Updated credit reporting laws to help or harm consumers?

Australians will have their private financial hardship information included on their credit reports for the first time with the passing of the National Consumer Credit Protection Amendment (Mandatory Credit Reporting and Other Measures) Bill 2019.

While before, credit reports were only required to include credit inquiries, defaults and serious infringements, banks must now report more about the credit history of their customers to credit agencies; the additional details include account open and closed dates, types of credit, credit limits, financial hardship information and up to 24 months of repayment history.

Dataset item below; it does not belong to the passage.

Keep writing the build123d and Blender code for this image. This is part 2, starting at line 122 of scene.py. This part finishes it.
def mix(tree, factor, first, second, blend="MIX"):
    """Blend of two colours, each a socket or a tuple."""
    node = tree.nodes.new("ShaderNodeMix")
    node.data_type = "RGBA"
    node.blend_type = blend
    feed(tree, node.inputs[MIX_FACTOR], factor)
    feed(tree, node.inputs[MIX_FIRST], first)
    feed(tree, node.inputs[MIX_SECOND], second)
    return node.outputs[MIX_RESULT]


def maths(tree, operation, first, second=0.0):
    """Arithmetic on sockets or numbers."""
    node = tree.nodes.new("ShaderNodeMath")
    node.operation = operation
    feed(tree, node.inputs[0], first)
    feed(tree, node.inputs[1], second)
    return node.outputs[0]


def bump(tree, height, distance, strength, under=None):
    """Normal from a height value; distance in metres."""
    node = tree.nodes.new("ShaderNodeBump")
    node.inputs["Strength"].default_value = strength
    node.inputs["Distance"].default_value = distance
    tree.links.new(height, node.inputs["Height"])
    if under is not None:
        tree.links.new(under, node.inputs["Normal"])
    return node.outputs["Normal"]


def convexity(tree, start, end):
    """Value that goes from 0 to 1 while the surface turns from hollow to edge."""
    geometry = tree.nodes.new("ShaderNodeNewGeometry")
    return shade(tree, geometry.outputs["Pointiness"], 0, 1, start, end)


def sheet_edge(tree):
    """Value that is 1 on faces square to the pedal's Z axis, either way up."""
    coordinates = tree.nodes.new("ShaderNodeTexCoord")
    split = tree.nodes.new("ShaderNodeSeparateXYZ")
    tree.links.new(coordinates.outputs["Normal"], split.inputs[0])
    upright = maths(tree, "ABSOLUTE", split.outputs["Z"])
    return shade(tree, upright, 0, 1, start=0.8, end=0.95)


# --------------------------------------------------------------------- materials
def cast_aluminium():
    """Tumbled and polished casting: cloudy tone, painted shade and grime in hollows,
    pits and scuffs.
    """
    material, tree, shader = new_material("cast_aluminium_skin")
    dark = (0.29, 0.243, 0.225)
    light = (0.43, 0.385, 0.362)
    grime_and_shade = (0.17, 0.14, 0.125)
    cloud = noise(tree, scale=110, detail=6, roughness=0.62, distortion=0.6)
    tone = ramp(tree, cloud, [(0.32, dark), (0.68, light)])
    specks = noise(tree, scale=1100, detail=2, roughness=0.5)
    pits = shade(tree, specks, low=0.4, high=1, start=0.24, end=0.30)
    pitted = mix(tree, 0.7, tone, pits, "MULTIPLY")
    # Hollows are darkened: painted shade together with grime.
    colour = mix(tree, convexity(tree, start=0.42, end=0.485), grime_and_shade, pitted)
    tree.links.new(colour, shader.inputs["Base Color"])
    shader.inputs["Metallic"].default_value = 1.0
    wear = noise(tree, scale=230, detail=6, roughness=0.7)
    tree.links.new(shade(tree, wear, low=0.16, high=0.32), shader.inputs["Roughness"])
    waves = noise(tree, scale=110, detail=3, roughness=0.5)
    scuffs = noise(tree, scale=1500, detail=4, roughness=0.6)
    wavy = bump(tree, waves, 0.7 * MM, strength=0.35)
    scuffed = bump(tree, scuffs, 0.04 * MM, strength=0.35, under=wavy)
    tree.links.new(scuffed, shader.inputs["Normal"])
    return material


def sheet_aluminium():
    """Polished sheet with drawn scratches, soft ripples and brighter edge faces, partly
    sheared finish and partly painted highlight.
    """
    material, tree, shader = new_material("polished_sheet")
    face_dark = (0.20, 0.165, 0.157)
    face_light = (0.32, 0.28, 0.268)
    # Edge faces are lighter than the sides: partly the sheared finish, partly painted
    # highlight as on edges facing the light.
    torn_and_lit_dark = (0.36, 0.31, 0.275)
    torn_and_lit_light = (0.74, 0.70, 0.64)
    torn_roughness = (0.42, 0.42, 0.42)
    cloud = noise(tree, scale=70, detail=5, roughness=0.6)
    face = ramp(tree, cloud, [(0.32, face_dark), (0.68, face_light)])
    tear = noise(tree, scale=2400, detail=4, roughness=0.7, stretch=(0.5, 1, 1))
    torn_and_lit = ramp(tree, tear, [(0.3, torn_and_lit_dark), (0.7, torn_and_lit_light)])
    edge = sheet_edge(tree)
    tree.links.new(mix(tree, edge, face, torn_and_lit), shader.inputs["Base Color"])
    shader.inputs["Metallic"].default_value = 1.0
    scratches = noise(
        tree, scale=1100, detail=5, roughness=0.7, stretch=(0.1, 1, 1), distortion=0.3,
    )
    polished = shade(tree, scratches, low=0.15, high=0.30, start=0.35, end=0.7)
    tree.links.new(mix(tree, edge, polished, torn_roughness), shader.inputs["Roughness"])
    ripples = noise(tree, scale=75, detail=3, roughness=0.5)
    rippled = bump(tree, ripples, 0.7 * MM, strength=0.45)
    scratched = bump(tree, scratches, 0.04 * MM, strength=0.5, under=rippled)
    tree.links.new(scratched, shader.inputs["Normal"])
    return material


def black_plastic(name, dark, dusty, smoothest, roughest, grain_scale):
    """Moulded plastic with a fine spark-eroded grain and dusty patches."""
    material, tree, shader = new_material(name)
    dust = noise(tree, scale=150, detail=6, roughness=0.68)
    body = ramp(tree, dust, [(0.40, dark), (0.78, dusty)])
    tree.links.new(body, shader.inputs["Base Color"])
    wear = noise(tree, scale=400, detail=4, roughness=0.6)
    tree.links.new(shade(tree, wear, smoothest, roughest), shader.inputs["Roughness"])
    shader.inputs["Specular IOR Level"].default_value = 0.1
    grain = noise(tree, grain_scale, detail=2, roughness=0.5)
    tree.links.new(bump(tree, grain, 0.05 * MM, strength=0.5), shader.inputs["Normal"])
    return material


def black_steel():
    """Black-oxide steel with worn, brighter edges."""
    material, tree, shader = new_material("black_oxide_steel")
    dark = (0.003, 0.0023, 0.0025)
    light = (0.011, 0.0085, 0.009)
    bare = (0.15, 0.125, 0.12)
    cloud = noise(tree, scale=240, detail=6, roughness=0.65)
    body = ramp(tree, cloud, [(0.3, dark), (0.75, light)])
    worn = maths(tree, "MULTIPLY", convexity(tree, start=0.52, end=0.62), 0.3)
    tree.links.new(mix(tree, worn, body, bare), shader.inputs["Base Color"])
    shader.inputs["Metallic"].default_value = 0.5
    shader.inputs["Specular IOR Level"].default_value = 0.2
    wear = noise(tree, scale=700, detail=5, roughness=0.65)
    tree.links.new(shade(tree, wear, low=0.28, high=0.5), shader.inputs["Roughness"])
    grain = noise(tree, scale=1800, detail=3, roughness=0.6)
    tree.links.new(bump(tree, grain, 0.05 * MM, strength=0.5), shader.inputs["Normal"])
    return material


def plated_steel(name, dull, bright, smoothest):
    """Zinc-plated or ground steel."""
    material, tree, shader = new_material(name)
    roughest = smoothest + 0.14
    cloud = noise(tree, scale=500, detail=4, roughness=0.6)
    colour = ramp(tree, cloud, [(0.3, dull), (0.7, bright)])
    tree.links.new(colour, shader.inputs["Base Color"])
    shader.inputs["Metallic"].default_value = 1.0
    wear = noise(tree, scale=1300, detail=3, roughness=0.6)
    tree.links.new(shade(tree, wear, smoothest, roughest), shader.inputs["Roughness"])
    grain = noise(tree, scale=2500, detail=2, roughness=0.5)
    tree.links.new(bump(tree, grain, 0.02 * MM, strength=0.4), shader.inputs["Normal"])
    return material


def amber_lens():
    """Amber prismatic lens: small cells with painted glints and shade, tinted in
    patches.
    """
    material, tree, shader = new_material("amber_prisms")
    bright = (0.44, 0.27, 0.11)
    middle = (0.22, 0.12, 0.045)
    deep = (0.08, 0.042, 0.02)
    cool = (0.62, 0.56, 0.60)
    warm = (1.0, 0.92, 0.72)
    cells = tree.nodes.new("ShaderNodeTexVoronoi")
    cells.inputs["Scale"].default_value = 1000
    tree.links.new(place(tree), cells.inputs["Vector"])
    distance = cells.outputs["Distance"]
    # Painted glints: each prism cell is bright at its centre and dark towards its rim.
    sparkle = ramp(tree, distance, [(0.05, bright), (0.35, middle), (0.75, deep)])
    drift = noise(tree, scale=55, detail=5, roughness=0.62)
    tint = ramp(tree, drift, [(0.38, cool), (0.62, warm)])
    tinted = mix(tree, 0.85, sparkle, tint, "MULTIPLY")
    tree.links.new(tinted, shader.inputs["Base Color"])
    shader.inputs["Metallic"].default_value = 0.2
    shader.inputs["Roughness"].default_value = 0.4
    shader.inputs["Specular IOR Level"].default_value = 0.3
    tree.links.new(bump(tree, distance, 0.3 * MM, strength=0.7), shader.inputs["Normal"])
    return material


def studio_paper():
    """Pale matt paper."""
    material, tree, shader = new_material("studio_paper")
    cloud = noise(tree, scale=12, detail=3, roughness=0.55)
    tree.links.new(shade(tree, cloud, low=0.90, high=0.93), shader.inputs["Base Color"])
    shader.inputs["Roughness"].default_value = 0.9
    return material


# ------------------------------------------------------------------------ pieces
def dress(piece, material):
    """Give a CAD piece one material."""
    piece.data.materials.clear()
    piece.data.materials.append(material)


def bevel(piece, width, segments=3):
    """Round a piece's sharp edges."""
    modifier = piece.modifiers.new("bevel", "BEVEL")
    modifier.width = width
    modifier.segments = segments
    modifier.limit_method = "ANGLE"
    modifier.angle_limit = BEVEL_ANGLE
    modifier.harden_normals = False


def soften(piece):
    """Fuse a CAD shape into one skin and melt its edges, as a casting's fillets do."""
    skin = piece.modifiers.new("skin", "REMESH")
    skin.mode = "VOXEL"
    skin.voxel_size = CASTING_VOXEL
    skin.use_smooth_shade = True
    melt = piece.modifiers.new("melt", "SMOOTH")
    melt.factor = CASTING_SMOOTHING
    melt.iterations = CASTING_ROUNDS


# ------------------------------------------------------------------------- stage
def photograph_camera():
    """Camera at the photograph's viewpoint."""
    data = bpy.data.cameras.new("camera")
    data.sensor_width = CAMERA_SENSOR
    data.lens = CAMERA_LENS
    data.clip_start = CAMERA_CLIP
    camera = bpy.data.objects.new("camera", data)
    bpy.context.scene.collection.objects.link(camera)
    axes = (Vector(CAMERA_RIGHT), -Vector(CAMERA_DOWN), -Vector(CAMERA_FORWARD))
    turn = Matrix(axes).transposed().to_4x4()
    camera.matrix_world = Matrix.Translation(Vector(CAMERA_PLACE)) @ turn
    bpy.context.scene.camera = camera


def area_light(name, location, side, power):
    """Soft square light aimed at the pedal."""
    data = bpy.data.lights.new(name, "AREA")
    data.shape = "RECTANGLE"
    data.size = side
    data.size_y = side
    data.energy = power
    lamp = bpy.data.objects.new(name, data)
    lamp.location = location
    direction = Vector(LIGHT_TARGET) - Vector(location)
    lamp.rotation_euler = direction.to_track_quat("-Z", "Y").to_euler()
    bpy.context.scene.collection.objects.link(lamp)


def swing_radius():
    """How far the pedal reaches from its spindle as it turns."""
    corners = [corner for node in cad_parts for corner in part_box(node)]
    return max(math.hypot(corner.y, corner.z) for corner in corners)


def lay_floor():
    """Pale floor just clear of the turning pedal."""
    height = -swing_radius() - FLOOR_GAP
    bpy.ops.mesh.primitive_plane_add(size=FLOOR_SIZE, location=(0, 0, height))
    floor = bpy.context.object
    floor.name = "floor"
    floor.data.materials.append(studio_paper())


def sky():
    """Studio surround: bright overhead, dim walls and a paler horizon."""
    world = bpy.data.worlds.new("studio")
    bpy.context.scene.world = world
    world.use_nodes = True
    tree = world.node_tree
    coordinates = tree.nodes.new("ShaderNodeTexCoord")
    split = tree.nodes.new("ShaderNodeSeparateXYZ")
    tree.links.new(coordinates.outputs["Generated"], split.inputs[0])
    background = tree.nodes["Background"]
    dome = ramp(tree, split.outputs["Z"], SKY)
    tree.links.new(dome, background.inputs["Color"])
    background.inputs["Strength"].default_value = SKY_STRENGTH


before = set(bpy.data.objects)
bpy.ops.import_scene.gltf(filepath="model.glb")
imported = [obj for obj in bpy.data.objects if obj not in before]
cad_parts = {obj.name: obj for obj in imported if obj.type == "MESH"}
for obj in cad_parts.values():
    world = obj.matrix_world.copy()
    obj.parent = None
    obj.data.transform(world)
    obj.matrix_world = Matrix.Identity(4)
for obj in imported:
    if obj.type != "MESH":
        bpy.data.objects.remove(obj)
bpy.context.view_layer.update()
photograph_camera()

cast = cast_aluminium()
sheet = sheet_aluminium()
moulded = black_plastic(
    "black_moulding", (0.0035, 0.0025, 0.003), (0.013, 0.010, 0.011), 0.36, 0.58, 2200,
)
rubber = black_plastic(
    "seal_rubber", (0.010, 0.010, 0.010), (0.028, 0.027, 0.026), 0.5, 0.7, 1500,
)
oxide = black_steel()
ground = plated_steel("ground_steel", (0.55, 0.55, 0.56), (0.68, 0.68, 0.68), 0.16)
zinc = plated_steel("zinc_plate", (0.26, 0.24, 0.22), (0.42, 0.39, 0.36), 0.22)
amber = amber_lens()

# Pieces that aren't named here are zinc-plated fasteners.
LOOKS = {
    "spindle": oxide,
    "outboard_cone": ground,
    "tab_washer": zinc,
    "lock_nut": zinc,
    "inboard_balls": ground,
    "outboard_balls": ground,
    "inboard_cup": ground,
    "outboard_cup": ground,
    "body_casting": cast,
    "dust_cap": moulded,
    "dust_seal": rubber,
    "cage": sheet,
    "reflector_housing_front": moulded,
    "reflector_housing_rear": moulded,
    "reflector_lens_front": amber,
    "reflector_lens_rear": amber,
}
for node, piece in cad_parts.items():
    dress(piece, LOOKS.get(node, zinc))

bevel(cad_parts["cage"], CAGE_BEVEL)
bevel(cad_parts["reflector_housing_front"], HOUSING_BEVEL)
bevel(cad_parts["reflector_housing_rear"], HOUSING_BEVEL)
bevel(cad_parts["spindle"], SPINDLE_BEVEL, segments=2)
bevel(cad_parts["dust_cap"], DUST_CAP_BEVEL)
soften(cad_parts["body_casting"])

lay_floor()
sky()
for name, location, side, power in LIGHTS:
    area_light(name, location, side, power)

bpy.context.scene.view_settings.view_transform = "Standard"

While some are celebrating the change as a clear win for consumers, others have warned it could do more harm than good. 

According to Australian Banking Association CEO, Anna Bligh, the new laws are welcome across the board – sure to result in both better deals for customers with a good credit history and better support for those experiencing financial difficulty.

“More information is better for customers as it gives lenders a more comprehensive picture of a customer’s financial situation,” she said.

“Having more information on their credit history means customers will have greater choice and more opportunity.”

Bligh emphasised that banks have programs to assist customers experiencing financial difficulty, which can only be put to use if customers inform their lender when they need financial assistance. Now, that will be done for them.

“This is good news for customers experiencing financial difficulty. Now, more context will help ensure customers’ credit histories are more accurate and reliable,” Bligh said.

Financial Rights Legal Centre CEO Karen Cox has a less optimistic take on the changes, given that the passing of this bill means financial hardship information will remain on a person’s credit report for twelve months or more, even if they were only in hardship for a brief period of time.

“Financial Rights is very concerned that people will shy away from seeking assistance from their lenders when [they] become aware of these changes,” Cox said.

“[We have] spoken with countless people who would rather continue to struggle with unsustainable payments or look for dangerous quick-fix solutions such as payday loans or expensive refinancing, rather than risk having what they perceive as negative information listed on their credit reports.”

Cox also used the more than 900,000 Australians who took hardship deferrals throughout the COVID-19 crisis to illustrate her concerns around the updated policy.

“Had this Bill passed in 2019, all of those people would now be branded with ‘hardship’ for upwards of 18 months or more,” she said.

“Their ability to get credit in the future could be severely affected, making recovery from a disaster even more difficult.”